Retro der Woche 17/2024

In der letzten Woche hatten wir hier eine Schach-960-Beweispartie von Per Olin studiert, heute möchte ich euch ein Gemeinschaftswerk von ihm mit Joaquim Crusats vorstellen, in der die beiden die Partieausgangsstellung verraten: Es ist die „normale“!

Joaqium Crusats & Per Olin
Die Schwalbe 2020 Werner Keym gewidmet, Lob
Beweispartie in 23,0 Zügen (14+15)

 

Betrachten wir erst einmal die fehlenden Steine: Insgesamt fehlen genau drei Läufer; dazu passen auch deren sichtbare Schlagfelder, die wir wegen der eindeutigen Felderfarben auch direkt den fehlenden Läufern zuordnen können: [Lc1] starb auf g5, [Lf1] auf c6 sowie [Lf8] auf h5. Damit kommen wir auf drei erforderliche Läuferzüge sowohl bei Schwarz als auch bei Weiß.
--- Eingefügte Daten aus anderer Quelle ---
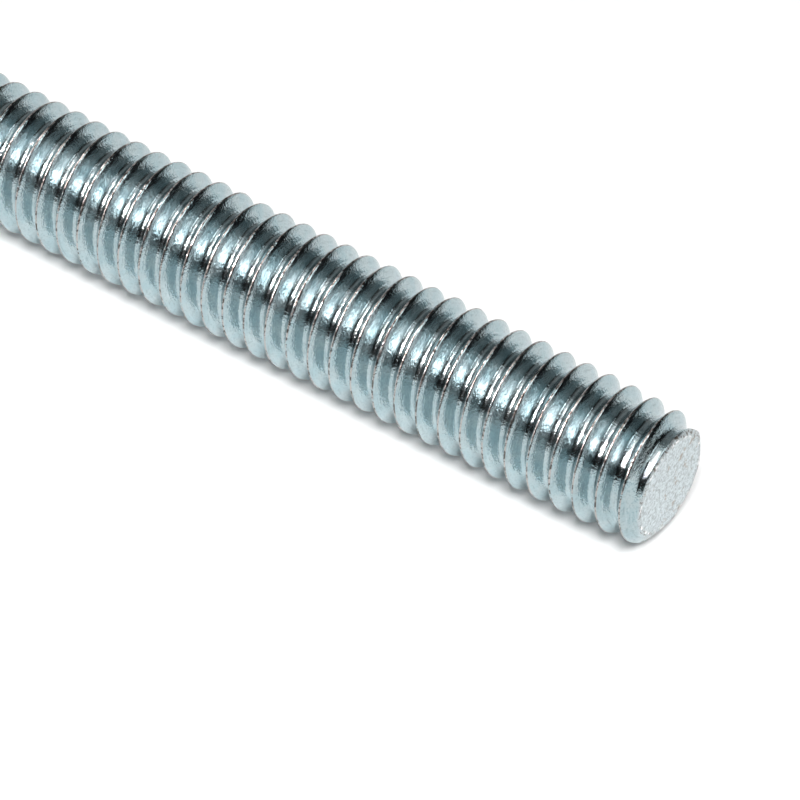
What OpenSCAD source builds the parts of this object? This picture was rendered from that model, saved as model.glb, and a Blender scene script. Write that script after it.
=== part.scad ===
// Fully threaded rod, right-hand single-start thread of 60 degree form, zinc-plated steel.
// Millimetres. The rod lies along +X with the centre of its far end face at the origin.

/* [Rod] */
// Length over both end faces
rod_length = 76.2; // [40:0.1:120]

/* [Thread] */
// Diameter over the crests
major_d = 7.7; // [6.8:0.01:9]
// Distance from one crest to the next along the rod
thread_pitch = 1.4111; // [1.1:0.0001:1.8]
// Angle between the two flanks of a groove
flank_angle = 60; // [50:1:70]
// Width of the narrow flat left on the crest by the rolling dies
crest_flat = 0.08; // [0.05:0.005:0.2]
// Width of the flat at the root of the groove
root_flat = 0.335; // [0.2:0.005:0.42]
// Degrees round the rod, from +Y towards +Z, where the crest line runs into the near end face
crest_angle = 20; // [0:1:359]

/* [Ends] */
// How far the rim of each end face lies inside the thread's root
face_inset = 0.12; // [0:0.005:0.5]
// Slope of the chamfer behind each end face, from the rod's axis
chamfer_angle = 56; // [45:1:70]
// How far the crest lies below the full crest where the thread meets an end face
crest_drop = 0.25; // [0.05:0.01:0.35]
// Length over which the crests rise from there to the full crest
taper_length = 6; // [0.5:0.1:12]

/* [Hidden] */

major_r = major_d / 2;
thread_depth = (thread_pitch - crest_flat - root_flat) / 2 / tan(flank_angle / 2);
root_r = major_r - thread_depth;
face_r = root_r - face_inset;

// The thread starts and stops more than a turn outside the rod, where the end cuts remove it
spare_turns = 2;
crest_x = rod_length - thread_pitch * crest_angle / 360;
start_x = crest_x - thread_pitch * (ceil(crest_x / thread_pitch) + spare_turns);
turns = ceil(rod_length / thread_pitch) + 2 * spare_turns;

// One groove's profile as [distance along the rod, radius], from the near edge of a crest to the next.
// Where the crest is lower, its flanks keep their slope and reach the root sooner.
function profile(drop) =
    let (foot = (thread_pitch - root_flat) / 2 - drop * tan(flank_angle / 2))
    [
        [-crest_flat / 2, major_r - drop],
        [crest_flat / 2, major_r - drop],
        [foot, root_r],
        [thread_pitch - foot, root_r]
    ];
corners = len(profile(0));

// The dies filled the crests less towards each end face
function drop_at(x) =
    let (depth = min(max(min(x, rod_length - x), 0), taper_length))
    crest_drop * pow(1 - depth / taper_length, 2);

// Facets round one turn: fewer on a long or fine rod, so that the surface keeps its count of faces
face_budget = 11400;
finest_turn = 24;
coarsest_turn = 8;
steps = max(coarsest_turn, min(finest_turn, floor(face_budget / (2 * corners * turns))));
last = steps * turns;

// Each step of the helix holds one profile; the run of crest edges past the last step closes the final groove
function helix_point(i, j) =
    let (
        a = 360 * i / steps,
        crest = start_x + thread_pitch * i / steps,
        corner = profile(drop_at(crest))[j],
        r = corner[1]
    )
    [crest + corner[0], r * cos(a), r * sin(a)];
function at(i, j) =
    j == corners ? at(i + steps, 0)
    : i <= last ? corners * i + j
    : corners * (last + 1) + i - last - 1;

helix_points = concat(
    [for (i = [0 : last]) for (j = [0 : corners - 1]) helix_point(i, j)],
    [for (i = [last + 1 : last + steps]) helix_point(i, 0)]
);
start_hub = len(helix_points);
stop_hub = start_hub + 1;
hub_points = [for (i = [0, last]) [start_x + thread_pitch * (i / steps + 0.5), 0, 0]];

// The outline of the cut face where the helix starts or stops: once round the crest edge, then down the profile
function rim(i) = concat(
    [for (k = [0 : steps - 1]) at(i + k, 0)],
    [for (j = [corners : -1 : 1]) at(i, j)]
);
function fan(hub, ring, flip) = [
    for (k = [0 : len(ring) - 1])
        let (p = ring[k], q = ring[(k + 1) % len(ring)])
        flip ? [hub, q, p] : [hub, p, q]
];

module helical_thread() {
    polyhedron(
        points = concat(helix_points, hub_points),
        faces = concat(
            [for (i = [0 : last - 1]) for (j = [0 : corners - 1]) [at(i, j), at(i + 1, j), at(i + 1, j + 1)]],
            [for (i = [0 : last - 1]) for (j = [0 : corners - 1]) [at(i, j), at(i + 1, j + 1), at(i, j + 1)]],
            fan(start_hub, rim(0), true),
            fan(stop_hub, rim(last), false)
        ),
        convexity = 10
    );
}

// Everything outside one rod end: beyond its face and its chamfer
module end_cut() {
    clear_r = major_r + thread_pitch;
    chamfer_x = (clear_r - face_r) / tan(chamfer_angle);
    beyond = (spare_turns + 3) * thread_pitch;
    rotate([0, 90, 0])
        rotate_extrude($fn = 96)
            polygon([
                [0, 0],
                [face_r, 0],
                [clear_r, -chamfer_x],
                [clear_r, beyond],
                [0, beyond]
            ]);
}

module threaded_rod() {
    color([0.72, 0.78, 0.80])
        difference() {
            helical_thread();
            translate([rod_length, 0, 0]) end_cut();
            mirror([1, 0, 0]) end_cut();
        }
}

threaded_rod();
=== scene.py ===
"""Zinc-plated threaded rod lying on a white studio table, seen from above its cut end."""
from math import cos, pi, radians, sin

import bpy
import numpy as np
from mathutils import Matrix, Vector


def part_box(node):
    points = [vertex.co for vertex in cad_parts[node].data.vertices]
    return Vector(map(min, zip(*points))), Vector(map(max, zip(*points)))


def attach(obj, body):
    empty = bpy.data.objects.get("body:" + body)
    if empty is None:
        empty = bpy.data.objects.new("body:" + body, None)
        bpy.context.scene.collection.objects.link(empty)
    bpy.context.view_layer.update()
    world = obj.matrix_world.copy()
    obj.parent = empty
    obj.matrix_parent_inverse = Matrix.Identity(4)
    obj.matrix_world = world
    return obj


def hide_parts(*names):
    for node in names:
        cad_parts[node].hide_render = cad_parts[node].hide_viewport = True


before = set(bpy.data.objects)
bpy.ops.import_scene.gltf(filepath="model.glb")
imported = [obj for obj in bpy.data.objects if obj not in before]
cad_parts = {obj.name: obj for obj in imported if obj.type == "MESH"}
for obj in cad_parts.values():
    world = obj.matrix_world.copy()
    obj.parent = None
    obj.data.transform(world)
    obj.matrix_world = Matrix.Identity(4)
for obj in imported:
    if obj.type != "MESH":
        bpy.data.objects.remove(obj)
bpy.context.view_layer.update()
scene = bpy.context.scene


# Threaded rod
# Low-carbon steel wire, threaded by rolling between flat dies and then sheared to length. The dies
# squeeze the metal up from both sides, so each crest ends in two lips with a worn seam between them.
MM = 0.001
rod_low, rod_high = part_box("threaded_rod")
rod_length = rod_high.x - rod_low.x
major_r = (rod_high.z - rod_low.z) / 2
thread_pitch = 1.4111 * MM
crest_flat = 0.08 * MM
root_flat = 0.335 * MM
flank_slope = 1 / np.tan(radians(30))
crest_angle = radians(20)
face_r = 2.865 * MM
chamfer_slope = np.tan(radians(56))
crest_drop = 0.25 * MM
taper_length = 6 * MM

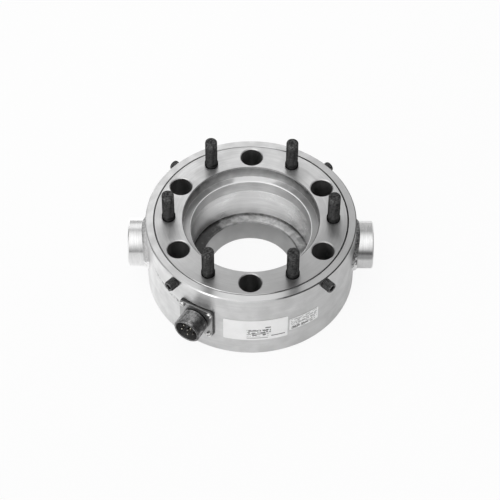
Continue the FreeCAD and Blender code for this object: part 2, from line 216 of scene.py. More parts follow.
def startGroup(name, inputs, outputs):
    tree = bpy.data.node_groups.new(name, "ShaderNodeTree")
    for label, value in inputs.items():
        kind = "NodeSocketVector" if value is None else "NodeSocketFloat"
        socket = tree.interface.new_socket(name=label, in_out="INPUT", socket_type=kind)
        if value is not None:
            socket.default_value = value
    for label in outputs:
        tree.interface.new_socket(name=label, in_out="OUTPUT", socket_type="NodeSocketFloat")
    sockets = tree.nodes.new("NodeGroupInput").outputs
    given = {label: Signal(tree, sockets[label]) for label in inputs}
    return tree, given, tree.nodes.new("NodeGroupOutput").inputs


def placeGroup(group, **values):
    tree = treeOf(values.values())
    node = tree.nodes.new("ShaderNodeGroup")
    node.node_tree = group
    for label, value in values.items():
        feed(value, node.inputs[label])
    return [Signal(tree, output) for output in node.outputs]


# Effects that several finishes share

# Tool marks of a lathe: long broken arcs round the turning axis, which is Z of Place.
def makeTurningMarks():
    inputs = {"Place": None, "Facing": None, "Spacing": 0.0004, "Arcs": 5.0}
    tree, given, result = startGroup("turningMarks", inputs, ["Marks", "Bands"])
    x, y, z = split(given["Place"])
    onFace = abs(split(given["Facing"])[2]) > 0.6
    row = (flatLength(x, y) * onFace + z * (1.0 - onFace)) / given["Spacing"]
    aroundX, aroundY = split(vectorCalc("NORMALIZE", join(x, y, 0.0)))[:2]
    fine = join(aroundX * given["Arcs"], aroundY * given["Arcs"], row)
    middle = join(aroundX * 2.0, aroundY * 2.0, row * 0.3)
    broad = join(aroundX, aroundY, row * 0.11)
    feed(noiseField(fine, 1.0, 3.0, 0.6), result["Marks"])
    bands = noiseField(middle, 1.0, 3.0, 0.7) * 0.6 + noiseField(broad, 1.0, 2.0, 0.5) * 0.4
    feed(bands, result["Bands"])
    return tree


# Slow patches of tone, from handling and from the metal itself.
def makeSurfacePatches():
    inputs = {"Place": None, "Size": 0.03, "Contrast": 2.0}
    tree, given, result = startGroup("surfacePatches", inputs, ["Patches"])
    level = noiseField(given["Place"], 1.0 / given["Size"], 4.0, 0.5)
    spread = (level - 0.5) * given["Contrast"] + 0.5
    feed(remap(spread, 0.0, 1.0), result["Patches"])
    return tree


# Fine even grain, such as blasted, moulded or plated surfaces have.
def makeFineGrain():
    tree, given, result = startGroup("fineGrain", {"Place": None, "Size": 0.0005}, ["Grain"])
    feed(noiseField(given["Place"], 1.0 / given["Size"], 2.0, 0.7), result["Grain"])
    return tree


# Edges where the finish has worn: wider where the grain lets the wear in.
def makeEdgeWear():
    inputs = {"Place": None, "Reach": 0.0005, "Breakup": 0.004, "Amount": 1.0}
    tree, given, result = startGroup("edgeWear", inputs, ["Worn"])
    rounded = makeNode(tree, "ShaderNodeBevel", {"Radius": given["Reach"]}, samples=6)
    plain = makeNode(tree, "ShaderNodeNewGeometry", {}, "Normal")
    turn = 1.0 - vectorCalc("DOT_PRODUCT", rounded, plain)
    grain = noiseField(given["Place"], 1.0 / given["Breakup"], 3.0, 0.6)
    feed(remap(turn * given["Amount"] * grain, 0.015, 0.09), result["Worn"])
    return tree


# Thin bright scratches in two directions.
def makeScratches():
    inputs = {"Place": None, "Spacing": 0.006, "Share": 0.5}
    tree, given, result = startGroup("scratches", inputs, ["Scratches"])
    scale = 1.0 / given["Spacing"]
    lines = []
    for direction in ((0.9, 0.3, 0.2), (-0.2, 0.5, 0.8)):
        stretched = vectorCalc("MULTIPLY", rotated(given["Place"], direction), (0.12, 1.0, 1.0))
        ridge = abs(noiseField(stretched, scale, 2.0, 0.5) - 0.5)
        lines.append(remap(ridge, 0.0, 0.006, 1.0, 0.0))
    gate = remap(noiseField(given["Place"], scale, 1.0), given["Share"], 0.8)
    feed(calc("MAXIMUM", *lines) * gate, result["Scratches"])
    return tree


turningMarks = makeTurningMarks()
surfacePatches = makeSurfacePatches()
fineGrain = makeFineGrain()
edgeWear = makeEdgeWear()
scratches = makeScratches()
print("shared effects built")


def patchField(place, size, contrast):
    return placeGroup(surfacePatches, Place=place, Size=size, Contrast=contrast)[0]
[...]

Dieses Wissen können wir direkt in die Zählung der sichtbaren Züge integrieren: Wir sehen bei Weiß 0+0+5+0+5+4=14 Züge, bei Schwarz 3+0+5+3+2+5=18 Züge; wir können aber noch jeweils drei Läuferzüge hinzurechnen, kommen also auf 17 bzw. 21 Züge.

Zum Glück können wir bei Schwarz noch zwei weitere Züge direkt ableiten: Sb8 muss seinem eigenen, aber auch dem weißen Turm Platz geschaffen haben für deren Touren von bzw. nach a8: Sb8-a6-b8. Und damit sind alle schwarzen Züge erklärt; bei Weiß bleiben allerdings noch sechs (!) unsichtbar – und eine Umwandlung scheidet wegen der vollständigen Bauerntruppe sowieso aus. Wo können die verloren gegangen sein?

„Eigentlich“ ist auf dem Brett nichts zu sehen, das Weiß sechs nicht-sichtbare Züge erlaubt, ohne dass die Aufgabe hoffnungslos nebenlösig wäre. Also muss etwas mit den nicht (mehr) sichtbaren Steinen sein?

Es gibt kaum eine Idee, weshalb [Lf1] irgendwelche Zusatzmanöver machen sollte, also ist vielleicht [Lc1] der Stein mit mysteriösen Manövern? Dafür spricht vielleicht die Nordost-Ecke des Bretts: Der naheliegendste Weg des [Lf8] nach h4 wäre ja Lf8-g7-f6-h4, aber das geht nicht, weil dann g6 vor f6 gezogen werden müsste – und das kollidiert mit dem Marsch des schwarzen Königs. Also haben wir als Weg f8-h6-g5-h4.

Das aber kollidiert offensichtlich mit dem Schlagfeld für [Lc1]. Erschwerend kommt hinzu, dass der weiße Läufer ziemlich früh starten muss, da er Platz für den [Ta1] freimachen muss, gleichzeitig die Springer sich auch auf seiner diagonale platziert werden wollen. Andererseits kann [Lf8] erst ziemlich spät starten.

Wie also können sich die beiden schwarzfeldrigen Läufer friedlich im Nordosten tummeln, denn etwa Parken auf e3 ist keine Option, da Tf4 recht früh gezogen werden muss.

Das solltet ihr nun versuchen herauszubekommen, und damit ist auch die Aufgabe gelöst…

Lösung


Das war mit dem unerwarteten Tempozug des Weißen ein echter Publikumsliebling bei der Veröffentlichung mit vielen Kommentaren, so z.B. von Hans Gruber: „Ganz zum Schluss kommt es plötzlich zu einem pikanten Tête-à-Tête der schwarzfeldrigen Läufer, die sich ausweichen und Tempospiel betreiben und dann zur vortrefflichen Verschleierung dieses Techtelmechtels geschlagen werden. Schön!“

Ach ja, die Widmung für Werner Keym erfolgte wegen dessen Artikel „Faszinierende Läufer-Korridore in Retroproblemen“ in Heft 278 Die Schwalbe IV/ 2016, S. 434–437. Übrigens immer noch, immer wieder sehr lesenswert!

Ich finde auch, dass das eine bemerkenswerte Beweispartie ist. Wie hat sie euch gefallen?